Diese Geschichte ist schneller zu Ende geschrieben als mir lieb ist. Niels hatte von Beginn weg Knieschmerzen. Beisst sich mit Carmen bis Delémont durch und steigt nach 30 Kilometer mit ihr in den Zug nach Haus. Toni holt uns in Tavannes ein. Dani, begleitet von seiner Frau auf dem Velo, liegt zurück. Alle anderen beenden den Longrun. Toni und ich ziehen allein über Pierre Pertuis, durch die romantische Taubenlochschlucht Richtung Biel. Da angekommen holt uns Dani ein. Er ist ein Teilstück geradelt, um uns einzuholen, derweil seine Frau lief. Zu dritt auf dem drittletzten Kilometer vereint, laufen wir bis an den Bielersee zum Baden.
Nordischer Vorname und Aussehen, gross und rotblond, lassen Niels glatt als Nachfahre von Wikingerkriegern durchgehen. Mit Nachname Höpli dämpft er dann diese Hoffnung dramatisch. Doch, er hat die Lösung. Seine Mutter ist Dänin. Metapher stammt also doch von Eric dem Roten, Halvar von Flake und Hägar dem Schrecklichen ab. Ein echter Normanne, eine Mischung von Tell und Odin. Ein Krieger und Kämpfer. Im wahrsten Sinne des Wortes übrigens, er ist unterdessen in den Kosovo abgehauen, als Offizier bei der KFOR. 18 Monate lang bei denen da zum Rechten schauen.
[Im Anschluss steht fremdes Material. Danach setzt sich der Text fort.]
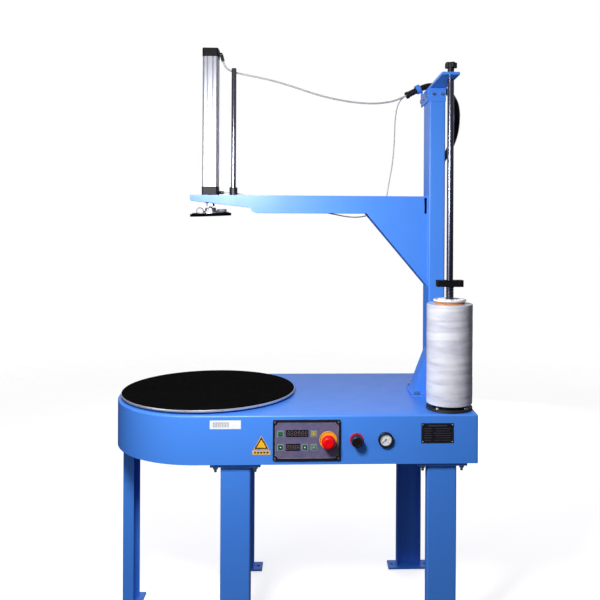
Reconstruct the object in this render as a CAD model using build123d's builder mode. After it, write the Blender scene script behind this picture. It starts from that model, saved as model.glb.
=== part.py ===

Und wenn Pech hast, wird nach diesen 18 Monaten an dieser Stelle die Unvollendete zu Ende geschrieben. Mit Vögeln die fliegen und anderen Pointen die genau so flach daherkommen, dass besser die Füss vom Parkett hochhebst.
In diesem Sinne und wie ein Nachfahre von Teto aus Tetovillare – nämlich mein Vater – zu sagen pflegt: Hoch das Bein, die Liebe winkt! (Was soviel bedeutet wie: dumme Sprüche fallen nicht weit vom Stamm!)

1 thought on “Niels

  1. Ach ich vermisse Niels. Würde mich sehr freuen mit ihm wieder mal auf einen Longrun oder im Training dabei zu sein.
    Es gibt nichts was der Typ nicht erreichen kann, geistig ist er immer topfit und gibt nie auf.